Question

Let $f(x) = \frac{2x-3}{2025-(2\alpha^2-3\alpha)x}$. If $f(x)$ is Bijective in the following definitions then find $\alpha$?

1. $f: R-\{\frac{2025}{2\alpha^2-3\alpha}\} \rightarrow R-\{2\}$

2. $f: R \rightarrow R$

Answer 1

For definition 1, $\alpha \in \{1, \frac{1}{2}\}$. For definition 2, $\alpha \in \{0, \frac{3}{2}\}$.

Answer 2

A rational function of the form $f(x) = \frac{ax+b}{cx+d}$ is bijective if $ad-bc \neq 0$. If $c \neq 0$, the domain is $\mathbb{R} - \{-\frac{d}{c}\}$ and the range is $\mathbb{R} - \{\frac{a}{c}\}$.

Let $K = 2\alpha^2-3\alpha$. Then $f(x) = \frac{2x-3}{2025-Kx}$. Here $a=2$, $b=-3$, $c=-K$, $d=2025$. The injectivity condition is $ad-bc = (2)(2025) - (-3)(-K) = 4050 - 3K \neq 0$.

Case 1: $f: R-\{\frac{2025}{2\alpha^2-3\alpha}\} \rightarrow R-\{2\}$ For the domain to be $R-\{\frac{2025}{K}\}$, we must have $K \neq 0$. The range of a rational function is $\mathbb{R} - \{\frac{a}{c}\}$. In this case, the range is $\mathbb{R} - \{\frac{2}{-K}\}$. For the function to be surjective onto $R-\{2\}$, the range must be $R-\{2\}$. Therefore, $\frac{2}{-K} = 2$, which implies $-2 = 2K$, so $K = -1$. Substituting $K = 2\alpha^2-3\alpha$: $2\alpha^2-3\alpha = -1$ $2\alpha^2-3\alpha+1 = 0$ Factoring gives $(2\alpha-1)(\alpha-1) = 0$. So, $\alpha = 1$ or $\alpha = \frac{1}{2}$. For these values, $K=-1 \neq 0$, which is consistent with the domain definition. The injectivity condition $4050 - 3K = 4050 - 3(-1) = 4053 \neq 0$ is satisfied. Thus, for definition 1, $\alpha \in \{1, \frac{1}{2}\}$.

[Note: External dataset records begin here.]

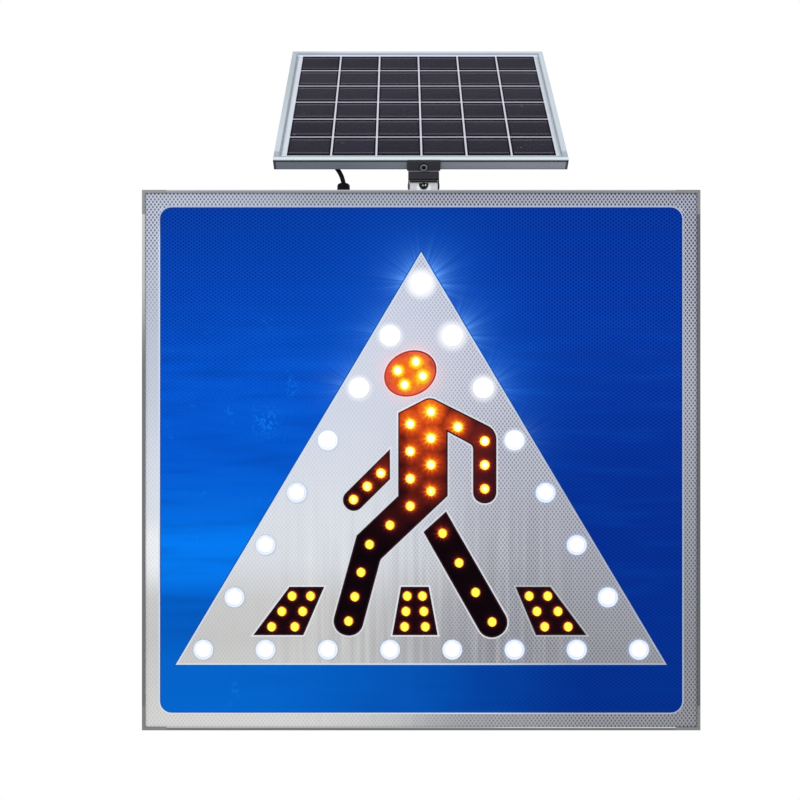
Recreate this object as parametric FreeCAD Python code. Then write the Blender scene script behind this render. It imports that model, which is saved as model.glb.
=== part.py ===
# Solar-powered pedestrian crossing sign with lit white and amber lamps, its tilting solar panel and its rear rails.
# Millimetres. +X is to the right as the sign is read, +Z is up, and the face looks along -Y.
# The origin is the centre of the two rear rails, on the plane of their open lips, where pole clamps take hold.
import FreeCAD
import Part

import math
import os

V = FreeCAD.Vector

# Sign box
sign_width = 620.0
sign_height = 600.0
box_depth = 52.0
rail_depth = 18.0

# Extruded frame round the box
frame_wall = 1.6
lip_reach = 3.4
lip_thickness = 1.6
chamber_reach = 12.0
chamber_depth = 16.0
corner_leg = 27.0
corner_tenon = 18.0
tenon_gap = 0.15
ledge_reach = 13.0
ledge_thickness = 1.3
port_depth = 8.0
port_wall = 1.4
port_width = 3.4

# Face laminate: aluminium plate, white sheeting over it, blue and black films on that
plate_thickness = 2.0
sheeting_thickness = 0.4
film_thickness = 0.3
plate_edge_gap = 0.3
blue_margin_x = 19.8
blue_margin_z = 19.2
blue_corner_radius = 13.0

# White triangle left open in the blue film, by its margins to the film's edges
triangle_top_margin = 49.2
triangle_base_margin = 53.0
triangle_side_margin = 17.0

# The triangle for which the figure's and stripes' values below are given: they follow the real one
symbol_height = 458.2
symbol_base_z = -227.2

# White lamps round the triangle, set in from its edges
white_per_side = 8
white_side_inset = 18.1
white_base_inset = 17.1
lens_flange_radius = 11.2
lens_flange_thickness = 1.0
lens_dome_radius = 8.6
lens_dome_height = 2.6
lens_barrel_radius = 9.4
lens_bore_radius = 8.0
lens_hole_gap = 0.2
emitter_radius = 4.0
emitter_height = 3.0
strip_half_width = 11.0
strip_end = 14.0

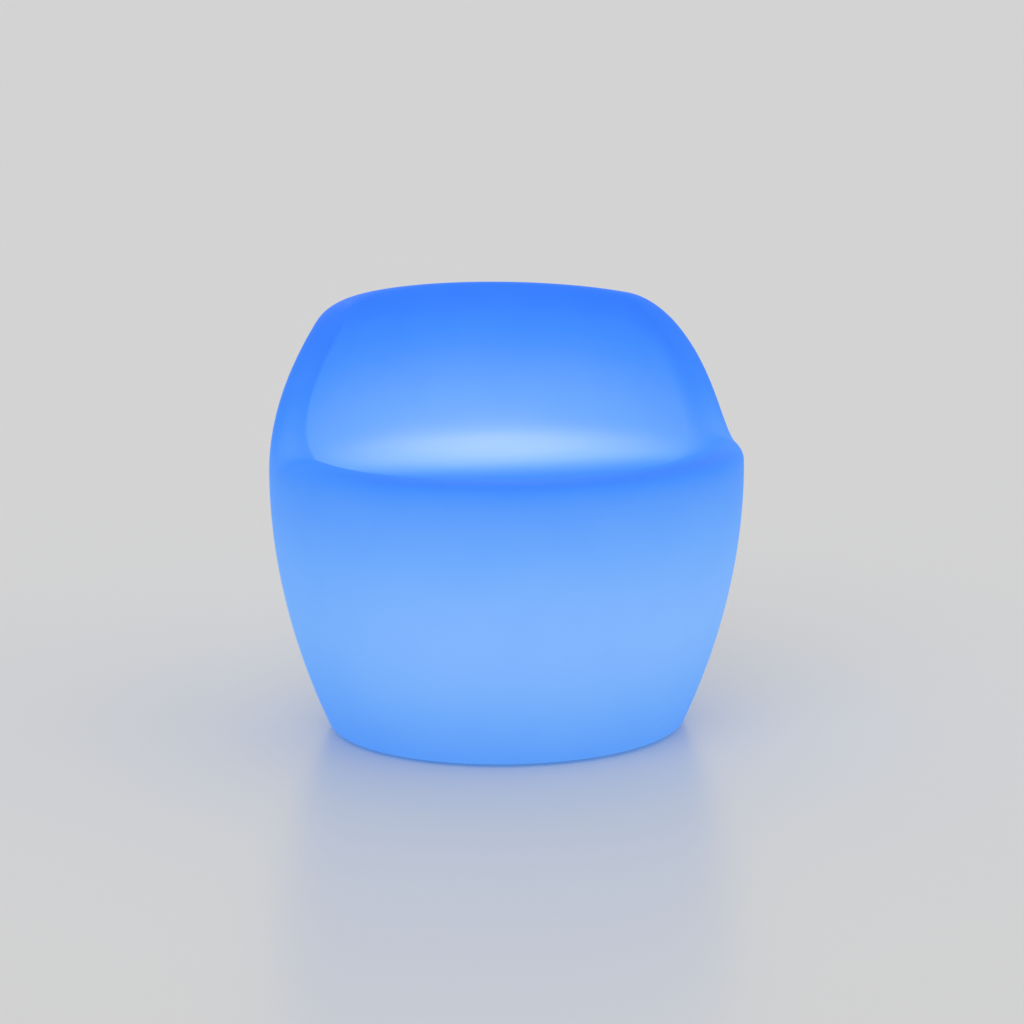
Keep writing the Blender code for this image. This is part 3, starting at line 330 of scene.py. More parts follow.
def add_node(tree, kind, links=None, **settings):
    """Adds a node, sets its properties, and fills its inputs from sockets or plain values."""
    node = tree.nodes.new(kind)
    for key, value in settings.items():
        setattr(node, key, value)
    for key, value in (links or {}).items():
        if isinstance(value, bpy.types.NodeSocket):
            tree.links.new(value, node.inputs[key])
        else:
            node.inputs[key].default_value = value
    return node


def new_material(name, colour, roughness, **sockets):
    """A Principled material whose plain values are set on the shader's own sockets. Their names
    have underscores for spaces here, and a colour is in hex."""
    material = bpy.data.materials.new(name)
    material.use_nodes = True
    tree = material.node_tree
    shader = tree.nodes["Principled BSDF"]
    for key, value in {"Base_Color": colour, "Roughness": roughness, **sockets}.items():
        plain = linear(value) if isinstance(value, str) else value
        shader.inputs[key.replace("_", " ")].default_value = plain
    material.diffuse_color = linear(colour)
    return material, tree, shader


def add_noise(tree, size, detail=2, stretch=(1, 1, 1)):
    """Noise whose grains are about one size across, in metres, drawn out along the axes."""
    here = add_node(tree, "ShaderNodeTexCoord").outputs["Object"]
    mapping = add_node(tree, "ShaderNodeMapping", {"Vector": here, "Scale": [1 / k for k in stretch]})
    noise = add_node(tree, "ShaderNodeTexNoise", {"Vector": mapping.outputs["Vector"],
                                                  "Scale": 1 / size, "Detail": detail})
    return noise.outputs["Fac"]


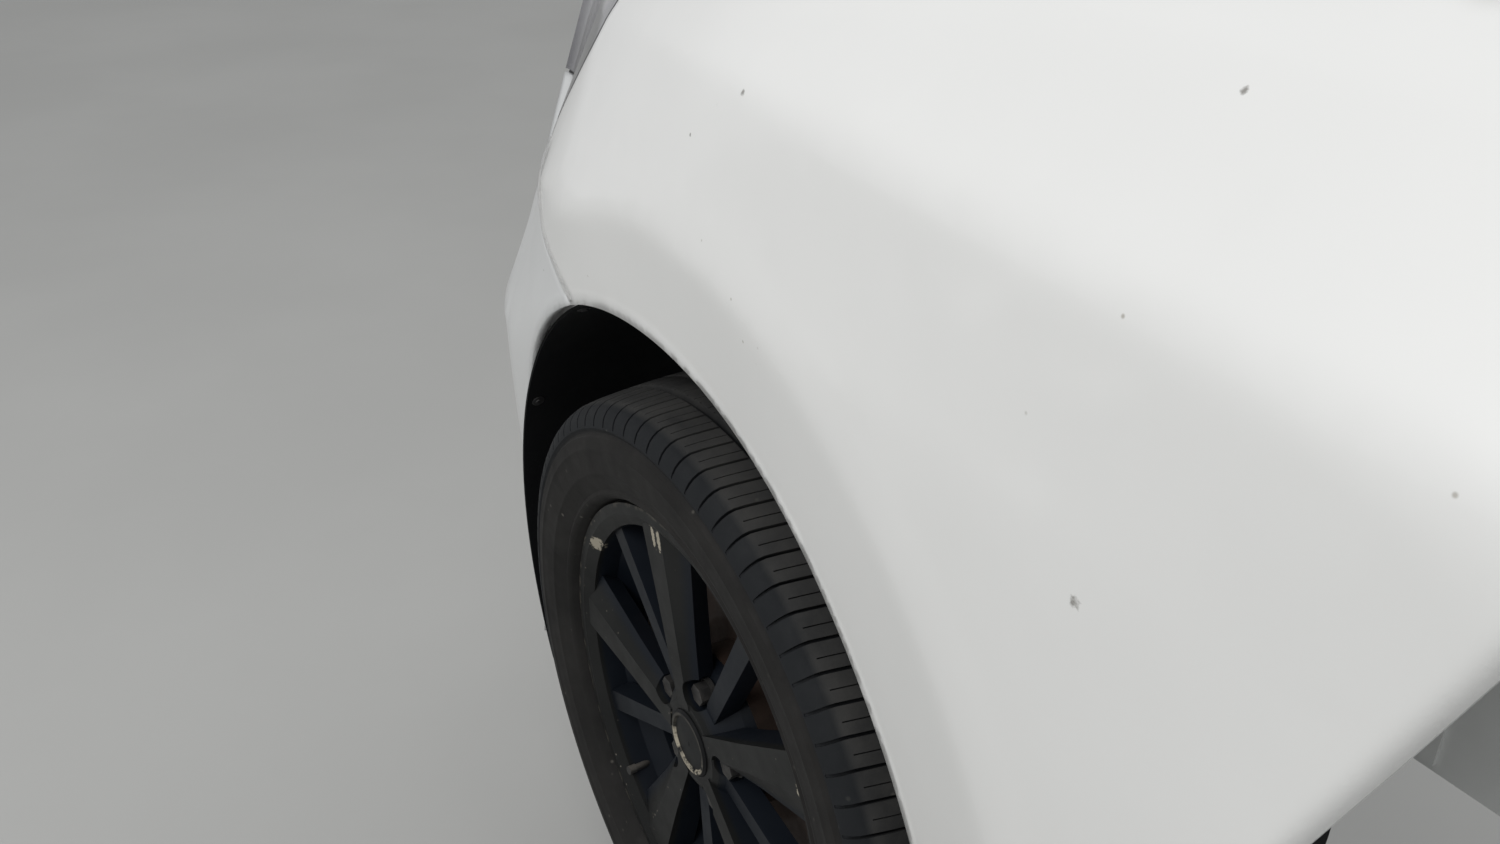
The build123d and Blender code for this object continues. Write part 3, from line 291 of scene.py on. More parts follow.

Case 2: $f: R \rightarrow R$ For the domain to be $R$, the denominator $2025-Kx$ must never be zero for any $x \in \mathbb{R}$. This occurs if and only if the coefficient of $x$ is zero, i.e., $K=0$. $2\alpha^2-3\alpha = 0$ Factoring gives $\alpha(2\alpha-3) = 0$. So, $\alpha = 0$ or $\alpha = \frac{3}{2}$. If $K=0$, the function becomes $f(x) = \frac{2x-3}{2025}$, which is a linear function with a non-zero slope. Linear functions with non-zero slopes are bijective from $R$ to $R$. Thus, for definition 2, $\alpha \in \{0, \frac{3}{2}\}$.